Journal of Sedimentary Research
Vol. 88 (2018), No. 5. (May), Pages 613-640
DOI: 10.2110/jsr.2018.31

The Sedimentology of an ERG Margin: The Kayenta–Navajo Transition (Lower Jurassic), Kanab, Utah, U.S.A.

Muhammad Sadeed Hassan, Anastasios Venetikidis, Gerald Bryant, Andrew D. Miall

Abstract

During the Early Jurassic, the Navajo Sandstone erg, possibly the largest that has existed on Earth, spread gradually southward and eastward through Utah and into Arizona, and across erg-margin deposits of the fluvial Kayenta Formation. The transition was cyclic, with at least three and locally as many as thirteen fluvial tongues of ephemeral fluvial deposits extending into the erg. The present study examines this transitional interval in the Kanab area of southern Utah, where there are three distinct fluvial–eolian cycles. These cycles can be tentatively traced for some 200 km eastward, suggesting allogenic control on the deposition of these deposits. Facies assemblages are interpreted in terms of cycles of increasing aridity. Cycle development generally began with the accumulation of ephemeral fluvial deposits in terminal-fan environments.

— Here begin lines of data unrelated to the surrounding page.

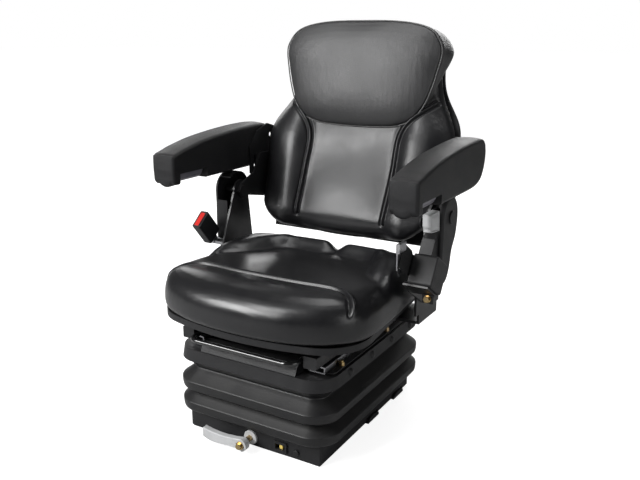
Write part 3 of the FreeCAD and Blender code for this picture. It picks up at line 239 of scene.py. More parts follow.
def inflate(piece, look, held=nothingHeld):
    # foam under a tight cover: remesh, blow up a little with the swelling evened out, and keep
    # every point within the cap
    remesh = piece.modifiers.new("even", "REMESH")
    remesh.mode = "VOXEL"
    remesh.voxel_size = look["voxel"]
    applyModifiers(piece)
    start = coordinates(piece)
    group = piece.vertex_groups.new(name="held")
    group.add([int(i) for i in np.nonzero(held(start))[0]], 1.0, "REPLACE")
    cloth = piece.modifiers.new("foam", "CLOTH")
    cloth.settings.quality = foam["quality"]
    cloth.settings.mass = foam["mass"]
    cloth.settings.tension_stiffness = foam["stretch"]
    cloth.settings.compression_stiffness = foam["stretch"]
    cloth.settings.bending_stiffness = foam["bending"]
    cloth.settings.use_pressure = True
    cloth.settings.uniform_pressure_force = look["pressure"]
    cloth.settings.effector_weights.gravity = 0
    cloth.settings.vertex_group_mass = "held"
    cloth.collision_settings.use_collision = False
    for number in range(1, foam["frames"] + 1):
        scene.frame_set(number)
    graph = bpy.context.evaluated_depsgraph_get()
    moved = vertexValues(piece.evaluated_get(graph).data, "co") - start
    piece.modifiers.clear()
    piece.vertex_groups.clear()
    scene.frame_set(1)
    normals = vertexNormals(piece)
    swell = spread(piece, (moved * normals).sum(1), foam["evening"])
    swell = look["cap"] * np.tanh(swell / look["cap"])
    setCoordinates(piece, start + normals * swell[:, None])
    finer = piece.modifiers.new("finer", "SUBSURF")
    finer.levels = finer.render_levels = 1
    return applyModifiers(piece)


def place(piece, body, slot, material, *replaced):
    piece.data.materials.clear()
    piece.data.materials.append(material)
    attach(piece, body)
    if replaced:
        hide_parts(*replaced)
    return piece


# Shader groups

def shaderGroup(name, inputs, outputs):
    tree = bpy.data.node_groups.new(name, "ShaderNodeTree")
    for label, kind, value in inputs:
        socket = tree.interface.new_socket(label, in_out="INPUT", socket_type=kind)
        socket.default_value = value
    for label, kind in outputs:
        tree.interface.new_socket(label, in_out="OUTPUT", socket_type=kind)
    return tree, tree.nodes.new("NodeGroupInput"), tree.nodes.new("NodeGroupOutput")


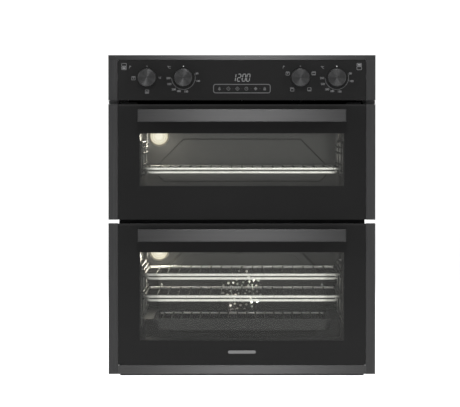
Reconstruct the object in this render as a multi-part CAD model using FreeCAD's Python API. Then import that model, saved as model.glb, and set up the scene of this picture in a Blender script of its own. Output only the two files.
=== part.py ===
"""Built-under double wall oven: a small top oven and a tall fan oven below it, in one steel chassis.

Frame: millimetres, +Z up, the front faces -Y, +X is to the right of someone facing the oven.
The origin is the centre of the base, midway between the handles' faces and the rear cover.
Every solid is one physical piece; each node is written to parts/NODE.step.
"""

import FreeCAD, Part
import math
import os

V = FreeCAD.Vector

# ---------------------------------------------------------------- driving dimensions
OVERALL_W = 594.0          # trims, left to right
OVERALL_H = 715.0          # base to top trim
Y_HANDLE = -305.0          # front of the handle bars
Y_FRONT = -262.0           # front of the doors' trims
Y_REAR = 305.0             # rear cover
HALF_W = OVERALL_W / 2

TRIM_W = 20.6              # width of each side trim
TRIM_D = 20.0              # how far a trim returns backwards
TRIM_T = 1.5
TOP_BAR_H = 10.4
GLASS_T = 4.0
GLASS_HALF = 275.7
Y_GLASS = -261.4           # outer face of the door glass

FASCIA_Z0 = 614.4          # underside of the control panel
UPPER_DOOR_Z0, UPPER_DOOR_Z1 = 349.0, 606.1
LOWER_DOOR_Z0, LOWER_DOOR_Z1 = 4.9, 340.8
BOTTOM_BAR_H = 19.8

FRAME_HALF = 274.5         # enamelled front frame
Y_FRAME = -222.0           # its face
FRAME_T = 2.0
FRAME_TOP = 600.0
OPEN_HALF = 228.0          # cavity mouths
UPPER_OPEN = (391.0, 573.0)
LOWER_OPEN = (50.0, 305.0)

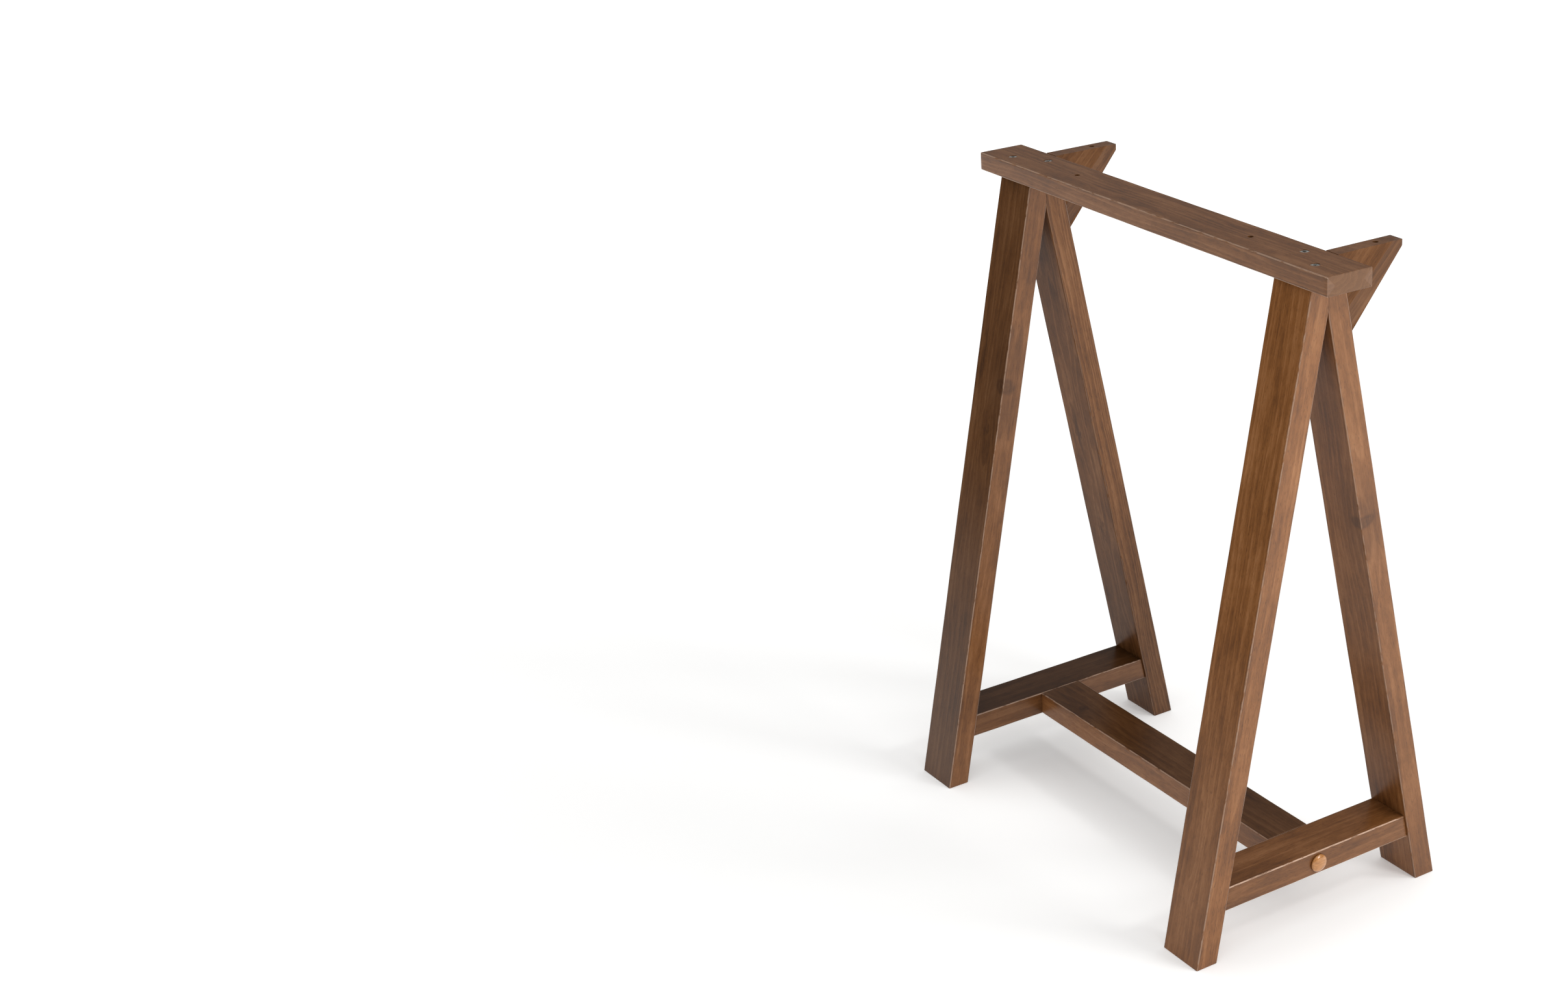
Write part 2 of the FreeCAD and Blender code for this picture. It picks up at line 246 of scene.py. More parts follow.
def board_outline(width, depth, steps, fold=None):
    """The section of a board with rounded arrises, as four arrays over its points.

    Point = base + radius * turn, and normal points out of the section. Each quarter circle
    has its centre at the corner less the radius on both sides, so base is the corner itself
    and turn is the circle's direction less the corner's signs. A shoulder point on each flat
    close to each arris keeps the shading of the flat even. corner numbers the arrises from
    0 to 3, so that each can wander by itself. fold adds a point at that p on both flats
    across p.
    """
    base, turn, normal, corner = [], [], [], []
    signs = [(1, 1), (-1, 1), (-1, -1), (1, -1)]
    half = np.array([width, depth]) / 2
    for number, sign in enumerate(signs):
        sign = np.array(sign, float)
        angles = math.pi / 2 * (number + np.linspace(0, 1, steps + 1))
        directions = np.stack([np.cos(angles), np.sin(angles)], axis=1)
        before, after = directions[0].round(), directions[-1].round()
        base += [sign * half - after * SHOULDER] + [sign * half] * (steps + 1)
        base += [sign * half - before * SHOULDER]
        turn += [np.zeros(2)] + list(directions - sign) + [np.zeros(2)]
        normal += [before] + list(directions) + [after]
        corner += [number] * (steps + 3)
        if fold is not None and number in (0, 2):
            base.append(np.array([fold, sign[1] * half[1]]))
            turn.append(np.zeros(2))
            normal.append(after)
            corner.append(number)
    return np.array(base), np.array(turn), np.array(normal), np.array(corner)


def along_board(length, easing, step, steps):
    """Stations along a board, as shares of its length, offsets added to them, and insets.

    Near both ends they follow a quarter circle, inset = easing * (1 - sin a) at a distance
    easing * (1 - cos a), and between they are evenly spaced.
    """
    angles = np.linspace(0, math.pi / 2, steps // 2 + 2)
    rim = easing * (1 - np.cos(angles))
    inset = easing * (1 - np.sin(angles))
    count = max(2, round((length - 2 * easing) / step))
    middle = np.linspace(0, 1, count + 1)[1:-1]
    share = np.concatenate([np.zeros(len(rim)), middle, np.ones(len(rim))])
    offset = np.concatenate([rim, easing * (1 - 2 * middle), -rim[::-1]])
    inset = np.concatenate([inset, np.zeros(len(middle)), inset[::-1]])
    return share, offset, inset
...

Deposits of channelized flow pass upward into sheet-like deposits recording unconfined flow, and the cycles culminated in short periods of rapid eolian bedform accumulation, followed by intense regional deflation during times of maximum aridity, with the formation of erosional super surfaces. It is likely that the climatic control of this succession was orbital forcing, but given the lack of detailed chronostratigraphic control for the Kayenta–Navajo interval it is not possible to suggest a likely orbital frequency.